[WORK TO DO]:
Extract, without alteration, each line from the start of the listing to the line bearing "from FreeCAD import".

[DATASET EXCERPT]:
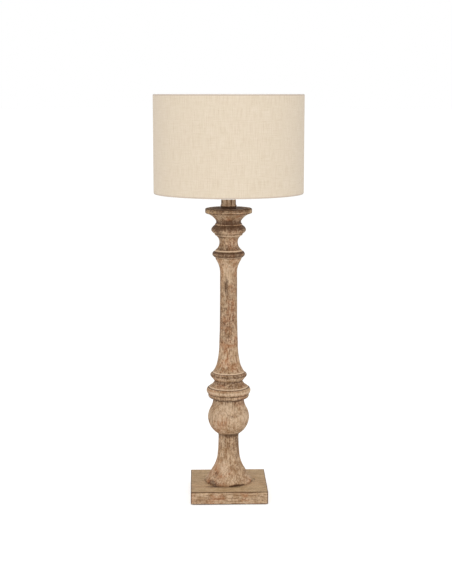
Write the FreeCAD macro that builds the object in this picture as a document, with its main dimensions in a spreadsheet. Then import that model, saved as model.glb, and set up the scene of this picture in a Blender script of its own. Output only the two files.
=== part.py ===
import FreeCAD, Part
import math
import os
import re
import Sketcher
from FreeCAD import Placement, Rotation, Vector

# Candlestick table lamp: a turned hardwood column on a square plinth, a threaded tube that clamps the
# stack, a bayonet lampholder with a push-bar switch, an opal bulb and a straight linen drum shade.
# Millimetres. Z is up, X is to the right, the front faces -Y. The origin is on the table, below the axis.

os.makedirs("parts", exist_ok=True)
doc = FreeCAD.newDocument("CandlestickLamp")
sheet = doc.addObject("Spreadsheet::Sheet", "Sizes")

SIZES = {
    # Plinth, its felt pad and the cord's way out at the back
    "pad_thickness": 1.5,
    "pad_margin": 4.0,
    "plinth_side": 156.0,
    "plinth_height": 26.0,
    "plinth_softening": 2.0,
    "recess_radius": 17.0,
    "recess_depth": 15.0,
    "cord_bore_radius": 4.5,
    "cord_bore_height": 8.5,
    "bush_wall": 1.2,
    "bush_flange_radius": 7.0,
    "bush_flange_thickness": 2.0,
    "bush_length": 16.0,
    "bush_clearance": 0.1,
    # Threaded tube with its washers and nuts
    "tube_radius": 5.0,
    "tube_bore_radius": 4.0,
    "tube_chamfer": 0.5,
    "tube_end_below": 3.0,
    "tube_end_above": 8.0,
    "wood_bore_clearance": 0.6,
    "thread_clearance": 0.05,
    "base_washer_radius": 14.0,
    "base_washer_thickness": 1.5,
    "base_nut_height": 5.0,
    "nut_flats": 15.0,
    "top_washer_radius": 11.5,
    "top_washer_thickness": 1.2,
    "top_nut_height": 4.0,
    # Column, where it stands on the plinth
    "foot_radius": 46.5,
    # Drip pan, and the candle sleeve that stands on it
    "pan_radius": 46.6,
    "pan_height": 9.0,
    "pan_softening": 0.7,
    "sleeve_radius": 14.4,
    "sleeve_height": 32.0,
    "sleeve_foot_radius": 14.0,
    "sleeve_foot_height": 1.8,
    "sleeve_lip_radius": 15.8,
    "sleeve_lip_height": 3.4,
    "sleeve_lip_chamfer": 0.9,
    "sleeve_chamfer": 0.8,
    # Lampholder: spun brass cap, moulded insulator, brass barrel
    "entry_radius": 8.5,
    "entry_height": 5.0,
    "cap_radius": 16.0,
    "cap_wall": 0.9,
    "cap_shoulder_height": 7.0,
    "cap_shoulder_reach": 5.0,
    "cap_shoulder_rise": 2.5,
    "cap_side_height": 12.0,
    "flange_height": 2.0,
    "barrel_radius": 14.2,
    "barrel_height": 20.0,
    "barrel_chamfer": 0.6,
    "insulator_clearance": 0.15,
    "insulator_disc_height": 3.0,
    "insulator_deck_height": 5.0,
    "guide_radius": 9.0,
    "guide_height": 8.0,
    # Push-bar switch
    "bar_radius": 2.4,
    "bar_height": 5.4,
    "bar_clearance": 0.06,
    "bar_cap_clearance": 0.6,
    "bar_travel": 5.0,
    "knob_radius": 4.2,
    "knob_length": 6.0,
    "knob_bow": 1.4,
    "knob_stand_off": 0.6,
    # Contact plungers
    "contact_spacing": 11.0,
    "plunger_radius": 2.2,
    "plunger_chamfer": 0.6,
    "plunger_proud": 2.8,
    "plunger_depth": 6.0,
    "plunger_clearance": 0.06,
    "plunger_travel": 2.0,
    "plunger_end_gap": 0.3,
    # Bayonet pins, and the slots that they travel in
    "pin_radius": 1.0,
    "pin_reach": 13.5,
    "pin_height": 7.5,
    "pin_clearance": 0.4,
    "twist_angle": 20.0,
    # Ring nut that holds the shade down
    "ring_nut_radius": 18.5,
    "ring_nut_height": 8.0,
    "ring_nut_chamfer": 0.8,
    "grip_radius": 1.5,
    "grip_count": 16,
    "turning_clearance": 0.1,
    # Bulb
    "bulb_cap_radius": 11.0,
    "bulb_cap_height": 25.0,
    "bulb_cap_wall": 0.5,
    "bulb_cap_clearance": 0.08,
    "bulb_base_thickness": 4.0,
    "contact_radius": 2.6,
    "contact_thickness": 0.8,
    "glass_radius": 30.0,
    "glass_wall": 0.9,
    "glass_neck_radius": 14.0,
    "glass_neck_height": 5.0,
    "glass_shoulder_height": 43.0,
    "glass_shoulder_bow": 4.3,
    "glass_crown_rings": 6,
    "glass_seat_depth": 5.0,
    "glass_seat_clearance": 0.1,
    # Drum shade: linen cover, stiff liner, ring wires, fitter with its spokes
    "shade_radius": 150.0,
    "shade_height": 196.1,
    "shade_above_pan": 30.2,
    "cover_thickness": 0.8,
    "liner_thickness": 0.4,
    "wire_radius": 1.6,
    "wire_edge_gap": 1.0,
    "wire_clearance": 0.1,
    "fitter_bore_radius": 14.7,
    "fitter_radius": 21.5,
    "fitter_thickness": 1.8,
    "spoke_radius": 1.6,
    "spoke_count": 3,
    "spoke_level_reach": 96.0,
}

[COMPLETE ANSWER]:
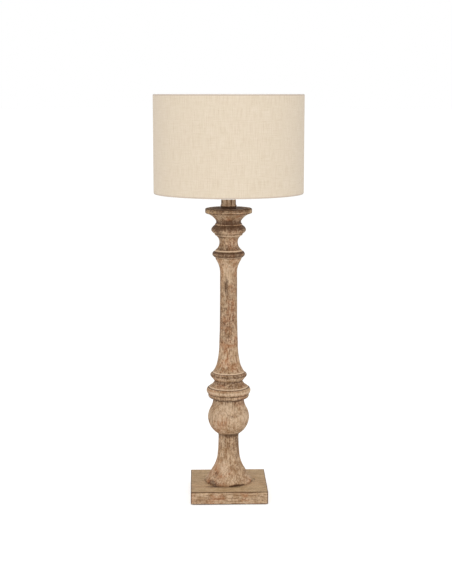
Write the FreeCAD macro that builds the object in this picture as a document, with its main dimensions in a spreadsheet. Then import that model, saved as model.glb, and set up the scene of this picture in a Blender script of its own. Output only the two files.
=== part.py ===
import FreeCAD, Part
import math
import os
import re
import Sketcher
from FreeCAD import Placement, Rotation, Vector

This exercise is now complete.